Most salaried workers share two things: a dislike for their jobs and a reluctance to leave them. Breaking through the inertia takes something big. For some people, lockdown provided that push — the experience of being incarcerated at home, with their nearest and dearest on Zoom, made many take action.

But, for me, the spur arrived five years earlier when my father died. I remember returning to work days after his death, looking around the office where I’d worked for over three decades and thinking: “enough”.

Ten years earlier still, when my mum died suddenly, I’d also flirted with leaving. I felt tired of journalism and wanted to do what she’d done and teach in a secondary school.

But weeks passed and I did nothing. I decided I was too old (I was 47). I was frightened of the drop in income and the loss of status and so I buried the idea and went back to doing what I’d always done.

Ten years on, and I found I had less to lose. My children had mainly left home and by then I had had it with journalism. And as for any perceived loss in status — I simply didn’t care.

 

"In return for a 75 per cent pay cut, I got the delight of learning everything all over again. The results were sometimes terrifying"

 

So I quit and now, five years later, I find myself no longer a pampered columnist but an increasingly confident teacher. Over the same period, I’ve watched more than 500 other people of a similar age retrain through the charity I co-founded, Now Teach. All gave up a career they were good at and all started again in the classroom, at the bottom.

From my own experience, and from watching the others, I’ve learnt four lessons about change and about how to get the most from it.

The first is that you need to get the timing right: staying does not necessarily mean a lack of imagination or courage — it may be the right choice, for now. I don’t wish I’d shifted careers ten years earlier. Jobs need to fit around lives, and I had a newly bereaved aged father to care for. Delaying does not matter — which leads to my second lesson.
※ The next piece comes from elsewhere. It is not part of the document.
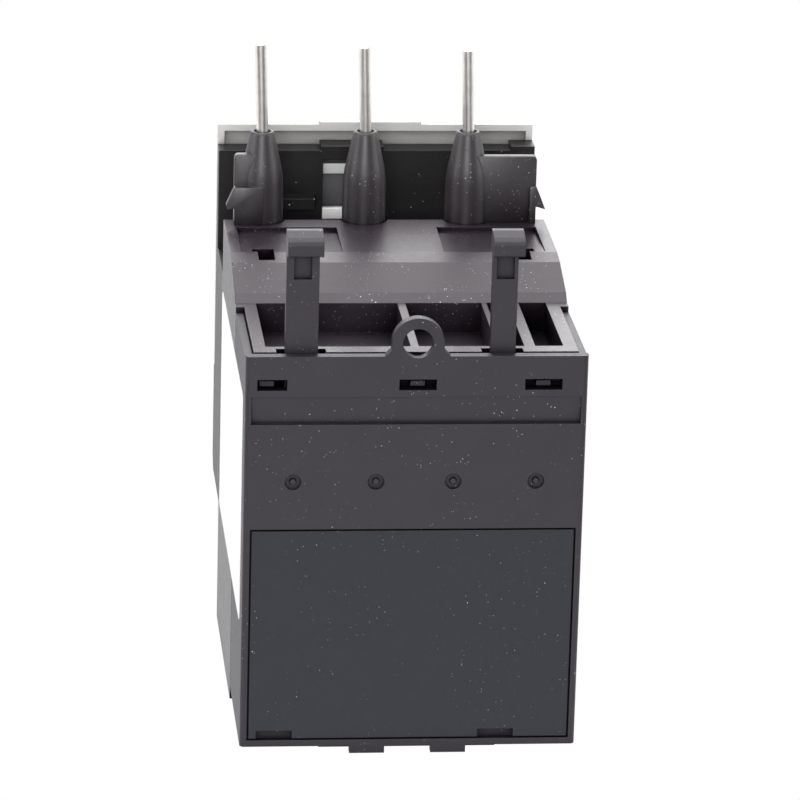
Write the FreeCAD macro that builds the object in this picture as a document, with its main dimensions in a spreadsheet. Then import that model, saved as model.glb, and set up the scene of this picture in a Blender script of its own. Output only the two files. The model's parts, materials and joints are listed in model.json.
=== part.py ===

It is never too late to change career (unless, perhaps, you are over 60 and considering becoming a professional footballer). As long as one’s health holds out, there is much more time than people tell us. I trained as a teacher when I was 58 and thought then it was my last chance. I now suspect I could have done it 10 years later and made a decent fist of it.

The third lesson is that, if you are planning on change, be radical about it. Since leaving journalism, I’ve done “big change” — swapping the newsroom for the classroom — and “small change” — when I moved from one school to another.

Merely tweaking one’s career by moving employer in the same field strikes me as both risky and probably not worth it. In a school, you might like the staff and the students more than the old ones, or you might not. Either way, you have to work out different IT systems and different cultures for uncertain gain.

By contrast, big radical change offers untold benefits. In return for a 75 per cent pay cut, I got the delight of learning everything all over again. The results were sometimes terrifying — being unable to take an electronic register without losing control of your slides is not funny when watched by 30 hostile 13-year-olds. But the shock of the new has jolted me out of all my old malaise and made the world seem shinier and newer.

Which leads to my final point: if you wait until the stakes are fairly low (ie, you really need to get out of your old job and can afford a pay cut), and if you do something radical, it really doesn’t matter if you hate it. It will still be worth it. I know this less from my own experience — I like teaching at least as much as I thought I would — and more from other Now Teachers.

Some simply didn’t take to teaching. They never really learnt how to control the class or discovered they did not like teenagers very much. A few missed their old lines of work.

But I have not met a single one who wished they had not done it at all. Everyone learnt something — about children, about education, and about themselves. They not only briefly had a new career, but a whole new take on life. At the very least, it is a great way of having a late midlife crisis — and means that you can move on to the next thing refreshed and revived.